Second, I convinced my manager to let me work four 10-hour days each week, so I could remain full-time while finishing school.

Then came the hard part — doing the work. I spread those four classes across two semesters, so for eight months, my schedule looked like this:

  • Sunday: Drive from D.C. to Pittsburgh (260 miles, 4 hours)

  • Monday: Study 8 a.m.–4 p.m.; class 4–8:30 p.m.; drive back to D.C.

  • Tuesday: Work 6 a.m.–6 p.m.; then drive back to Pittsburgh

  • Wednesday: Study 8 a.m.–4 p.m.; class 4–8:30 p.m.; drive back to D.C.

  • Thursday: Work 6 a.m.–6 p.m.

  • Friday: Work 6 a.m.–6 p.m.

  • Saturday: Work 9 a.m.–5 p.m.

I felt like a truck driver, logging more than 1,200 miles per month while consuming Dr.
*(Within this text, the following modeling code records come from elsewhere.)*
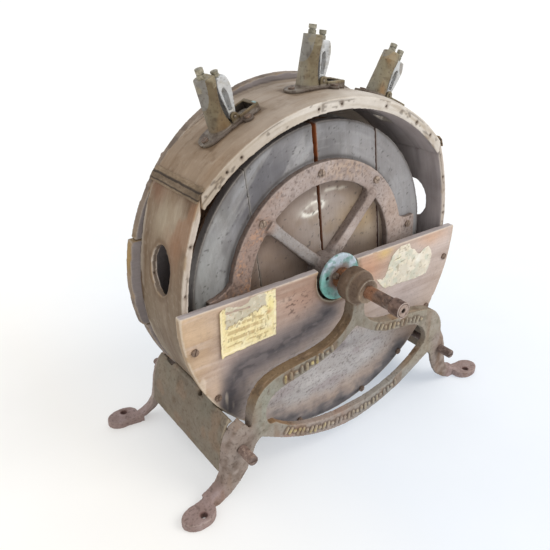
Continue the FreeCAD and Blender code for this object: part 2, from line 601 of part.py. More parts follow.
def build_tie_rods():
    nuts = []
    for name, side, head_y in ROD_SIDES:
        x = side * ROD_X
        rod = cylinder(ROD_R, -ARM_FRONT - 1.0, ROD_REAR, x, ROD_Z)
        rod = rod.fuse(cylinder(ROD_HEAD_R, head_y, -ARM_FRONT, x, ROD_Z))
        rod = rod.makeFillet(1.8, [e for e in rod.Edges if e.BoundBox.YMax < head_y + 0.1])
        slot = box(x - 8, x + 8, head_y - 5, head_y + 2.0, ROD_Z - 0.8, ROD_Z + 0.8)
        export(name + "_tie_rod", rod.cut(slot))
        y0, y1 = ARM_FRONT, ARM_FRONT + NUT_T
        corners = [polar(NUT_FLATS / math.sqrt(3), 60 * k, x, ROD_Z) for k in range(6)]
        nuts.append(polygon_prism(corners, y0, y1).cut(cylinder(ROD_R, y0 - 1, y1 + 1, x, ROD_Z)))
    export("tie_rod_nuts", *nuts)


# ---- knife holders ----
def raised(points):
    """Outline given by height above the crown, moved up to it."""
    return [(x, CROWN_Z + height) for x, height in points]


def lean_over(shape, lean):
    return turn(shape, lean, PIVOT_Z, PIVOT_X)


def holder_tube(lean):
    """Half tube, a little wider at its foot, with a concave cut edge facing the jaw."""
    tube = Part.makeCone(13.0, 10.5, TUBE_H + 4, Vector(TUBE_X, 0, CROWN_Z - 4))
    tube = tube.cut(Part.makeCone(9.8, 7.6, TUBE_H + 2, Vector(TUBE_X, 0, CROWN_Z - 5)))
    points = raised([(TUBE_X + 8.4, TUBE_H - 5), (TUBE_X + 2.4, 25), (TUBE_X + 8.2, 2.0),
                     (TUBE_X + 30, 2.0), (TUBE_X + 30, TUBE_H + 2), (TUBE_X + 7.4, TUBE_H + 2)])
    edges = [Part.Arc(*[Vector(x, -20, z) for x, z in points[:3]]).toShape()]
    edges += [line(a, b, -20) for a, b in zip(points[2:], points[3:] + points[:1])]
    tube = tube.cut(edge_prism(edges, 40))
    tube = tube.cut(cylinder_z(STEM_R, 6, CAP_POST_X, 0, CROWN_Z + TUBE_H - 4))
    return lean_over(tube, lean)


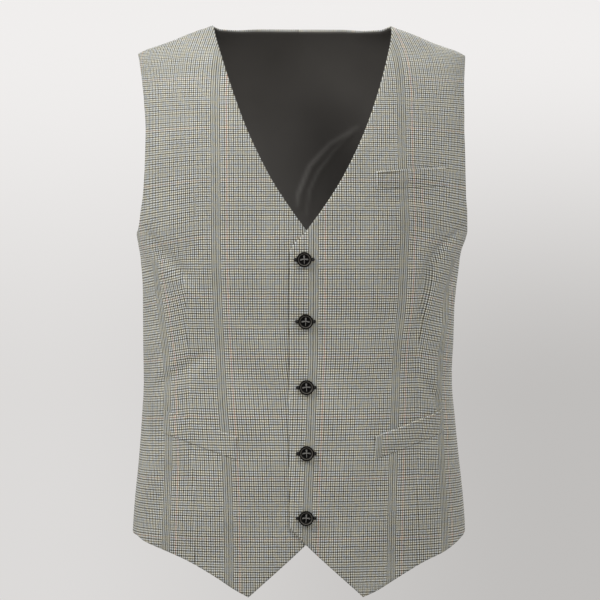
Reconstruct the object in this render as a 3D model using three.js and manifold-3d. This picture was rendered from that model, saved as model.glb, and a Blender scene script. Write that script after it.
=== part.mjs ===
// Suit waistcoat, worn shape with nothing inside: two fronts that button left over right, two backs
// with a dark lining, a breast welt, two hip welts and five buttons.
// Millimetres. +Z is up, the buttons face -Y, +X is the wearer's left. Height 0 is mid shoulder.
import * as THREE from "three";
import { mergeVertices } from "three/addons/utils/BufferGeometryUtils.js";
import Module from "manifold-3d";

// Cloth thicknesses and gaps
const frontWall = 2.0; // check cloth, canvas and facing as one wall
const backWall = 1.6;
const liningWall = 1.0;
const weltWall = 1.8;
const seamGap = 0.3;
const liningGap = 0.6;
const overlapGap = 0.6; // air between the left front and the right front under it

// Fronts
const pointAcross = 66.7; // hem points, measured from the middle line
const overlapFull = 28; // overlap offset is whole up to here, gone at overlapEnd
const overlapEnd = 88;
const armpit = -233; // bottom of the armholes

// Shape of the shoulders: how fast the cloth falls away from the shoulder line
const shoulderFall = 200;
const shoulderPower = 2.6;
const levelPower = 2.4; // fullness of the level sections, 2 is an ellipse

// Level sections of the worn shape, hem to shoulder
const sections = [
  { height: -680, rightHalf: 204.5, leftHalf: 196.5, front: 101, back: 95 },
  { height: -620, rightHalf: 203, leftHalf: 196, front: 103, back: 95.5 },
  { height: -586, rightHalf: 201.8, leftHalf: 195.6, front: 105, back: 96 },
  { height: -550, rightHalf: 199.4, leftHalf: 193.4, front: 107, back: 95 },
  { height: -502, rightHalf: 194.6, leftHalf: 188.3, front: 108, back: 92 },
  { height: -454, rightHalf: 191, leftHalf: 183.4, front: 107, back: 87 },
  { height: -407, rightHalf: 188.6, leftHalf: 179.6, front: 105, back: 83 },
  { height: -360, rightHalf: 189.2, leftHalf: 181.2, front: 106, back: 83 },
  { height: -299, rightHalf: 189.6, leftHalf: 183.2, front: 112, back: 91 },
  { height: -263, rightHalf: 191.9, leftHalf: 188.8, front: 115, back: 97 },
  { height: -233, rightHalf: 197.3, leftHalf: 197.4, front: 117, back: 102 },
  { height: -200, rightHalf: 200, leftHalf: 202.6, front: 118, back: 106 },
  { height: -150, rightHalf: 199, leftHalf: 203.6, front: 117, back: 108 },
  { height: -100, rightHalf: 198, leftHalf: 202.6, front: 114, back: 108 },
  { height: -50, rightHalf: 197.6, leftHalf: 199.6, front: 112, back: 107 },
  { height: 20, rightHalf: 197.5, leftHalf: 197.5, front: 110, back: 105 },
];

// Shoulder line seen from the front; inside the neck it is where the slopes would meet
const shoulderLine = [
  { across: 0, height: 46 },
  { across: 40, height: 40 },
  { across: 80, height: 26 },
  { across: 100, height: 19 },
  { across: 106.5, height: 17 },
  { across: 112, height: 14.6 },
  { across: 124, height: 10.6 },
  { across: 139, height: 4.8 },
  { across: 153, height: -1.2 },
  { across: 169, height: -7 },
  { across: 186, height: -12.9 },
  { across: 194, height: -17 },
  { across: 210, height: -26 },
];

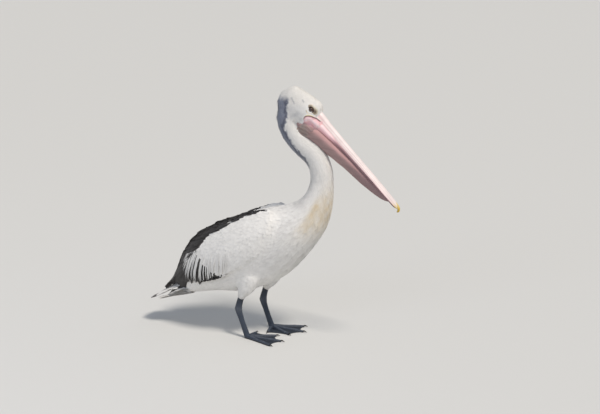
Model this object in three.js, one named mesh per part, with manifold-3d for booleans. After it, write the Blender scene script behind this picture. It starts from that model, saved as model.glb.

Pepper and Snickers to remain alert. Through it all, I only missed one day of class — thanks to 12 inches of snow — and I maintained a 3.0 GPA. A year later I walked across the stage and grabbed my degree, completing a journey that had more twists and turns than an F1 race track.

But I wouldn't change a thing.

Thirty-some-odd years later I still draw inspiration from this experience every time I start to feel that stuck-in-the-mudness. Reflecting on the hurdles I cleared along the way to obtaining my goal reminds me of my resilience and reignites my self-confidence.

If life got in the way of your progress this year, it happens. Accept it. Then, reset your focus and resume the pursuit — and if you need inspiration, dig back through your own story. The proof you can do hard things is already buried there.